Visions est parsemé de… visions. On se demande s’il s’agit de rêves, de projections de l’avenir ou de représentations des craintes et des désirs d’Estelle. « J’avais envie d’évoquer le phénomène de prémonition, indique Yann Gozlan. Michel Fessler, l’un des scénaristes, m’a proposé l’idée d’un personnage hanté par un rêve récurrent, celui d’une maison sur une plage [celle d’Anna], et qui tombe sur la maison, comme si le rêve contaminait le réel. » La spécificité du métier d’Estelle permet d’explorer non seulement la lourde responsabilité que portent les pilotes, mais aussi les effets sur leur corps. « Je me suis entretenu avec des pilotes qui font du long-courrier et ils me disaient qu’ils sont toujours un peu jet-laggés, ce qui provoque la perte des repères et des problèmes de sommeil. » Le réalisateur souligne qu’Estelle sent qu’elle doit être deux fois plus performante puisqu’elle évolue dans un milieu dominé par les hommes.

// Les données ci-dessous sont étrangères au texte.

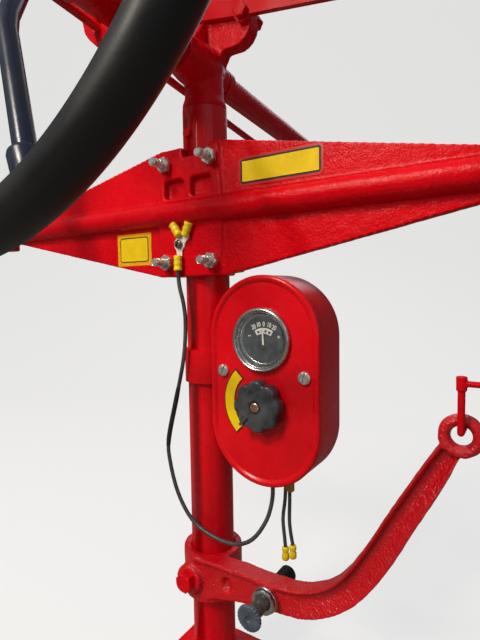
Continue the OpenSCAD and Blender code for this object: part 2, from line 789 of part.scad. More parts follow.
// One sweep of a round section of diameter d along a line of points that turns gently.
module lead(points, d, sides = 8) {
  n = len(points);
  rings = [for (i = [0 : n - 1])
    let (a = points[max(i - 1, 0)], b = points[min(i + 1, n - 1)], t = unit(b - a),
      s = unit(cross(t, [0.13, 1, 0.21])), u = cross(s, t))
    for (k = [0 : sides - 1]) points[i] + d / 2 * (cos(k * 360 / sides) * s
      + sin(k * 360 / sides) * u)];
  polyhedron(rings, concat(
    [[for (k = [0 : sides - 1]) k]],
    [for (i = [0 : n - 2], k = [0 : sides - 1]) let (m = (k + 1) % sides)
      [i * sides + k, (i + 1) * sides + k, (i + 1) * sides + m, i * sides + m]],
    [[for (k = [sides - 1 : -1 : 0]) (n - 1) * sides + k]]));
}

function unit(v) = v / norm(v);

// A smooth line through the points p, with steps points on each span.
function smooth(p, steps) = [for (i = [0 : len(p) - 2], s = [0 : steps - 1])
  spline(p[max(i - 1, 0)], p[i], p[i + 1], p[min(i + 2, len(p) - 1)], s / steps), p[len(p) - 1]];
function spline(a, b, c, d, t) = (2 * b + (c - a) * t + (2 * a - 5 * b + 4 * c - d) * t * t
  + (3 * b - a - 3 * c + d) * t * t * t) / 2;

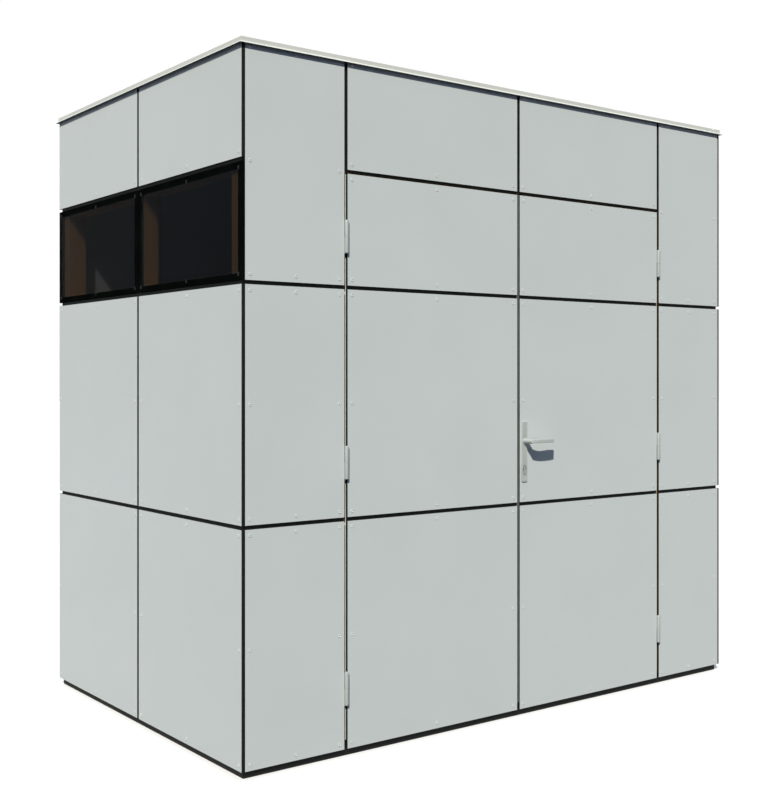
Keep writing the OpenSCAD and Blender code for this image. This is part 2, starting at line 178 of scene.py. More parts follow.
def birch_ply():
    """Birch plywood with clear floor lacquer: pale rotary-cut grain in wide lazy bands."""
    made, tree, shader = material("lacquered birch plywood", Roughness=0.38)
    speckle(tree, shader, "#B88F5E", "#CFAA78", (420, 60, 60), 6.0)
    grainy(tree, shader, (40, 2, 2), 0.05, 0.3)
    return made


def black_timber():
    """Softwood soaked in black stain: the grain only just shows as softer and harder black."""
    made, tree, shader = material("black stained softwood", Roughness=0.7,
                                  Specular_IOR_Level=0.2)
    speckle(tree, shader, "#0F1111", "#1A1B1B", (180, 180, 9))
    grainy(tree, shader, (120, 120, 3), 0.2, 0.5)
    return made


def sealing_tape():
    """Rubber sealing tape: dead black and matt, with a faint moulded pebble."""
    made, tree, shader = material("rubber sealing tape", Roughness=0.75, IOR=1.5,
                                  Specular_IOR_Level=0.18)
    speckle(tree, shader, "#0B0E0D", "#121514", (25, 25, 25))
    grainy(tree, shader, (2, 2, 2), 0.05, 0.4)
    return made


def grey_seal():
    """Extruded rubber door seal: dark grey, bloomed a little by the weather."""
    made, tree, shader = material("rubber door seal", Roughness=0.6, IOR=1.5)
    speckle(tree, shader, "#3B403C", "#434844", (12, 12, 60))
    return made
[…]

PHOTO THIBAULT GRABHERR, FOURNIE PAR LES FILMS OPALE

Marta Nieto et Diane Kruger dans Visions

La paranoïa

« Progressivement, l’environnement et tout le monde paraissent suspects pour créer un sentiment de paranoïa. Est-ce que son mari joue double jeu ? Est-il au courant de son adultère ? Est-ce qu’elle le voit menaçant ou l’est-il vraiment ? Quant à Anna, est-elle une femme fatale ou juste une aventure dans laquelle Estelle s’investit trop ? Je voulais qu’on prenne le point de vue de l’héroïne et qu’on se pose des questions sur la dangerosité ou non des personnages qui l’entourent. Je voulais que tout soit ambigu, que tout soit trouble. » Les deux maisons, celle moderne presque tout en verre du couple, puis celle d’une autre époque située sur la plage d’Anna, ajoutent au climat anxiogène, estime Yann Gozlan. « Le film est assez claustrophobique même s’il y a beaucoup de scènes qui se déroulent à l’extérieur. Je voulais que ces deux maisons dégagent quelque chose d’inquiétant. L’une donne l’impression d’être à la vue de tous et d’être enfermé dans une prison de verre, alors que l’autre est sombre avec cette fissure dans le mur qui est une symbolique de la déchirure mentale de l’héroïne. »

L’équilibre

Le synopsis présente Anna comme étant l’élément déclencheur qui plonge Estelle dans une horrible spirale. Yann Gozlan croit que les gens qui tentent d’exercer un grand contrôle sont souvent les plus fragiles. « On voit Anna comme le grain de sable qui va gripper la machine, mais je pense que le ver était dans la pomme. L’équilibre peut être très précaire. Le contrôle aide à dissimuler des failles béantes. Comme un colosse aux pieds d’argile. L’équilibre d’Estelle était déjà très compliqué à gérer et je crois que l’arrivée d’Anna n’est qu’un révélateur du trouble qui était déjà en elle. »

Visions prend l’affiche le 20 octobre.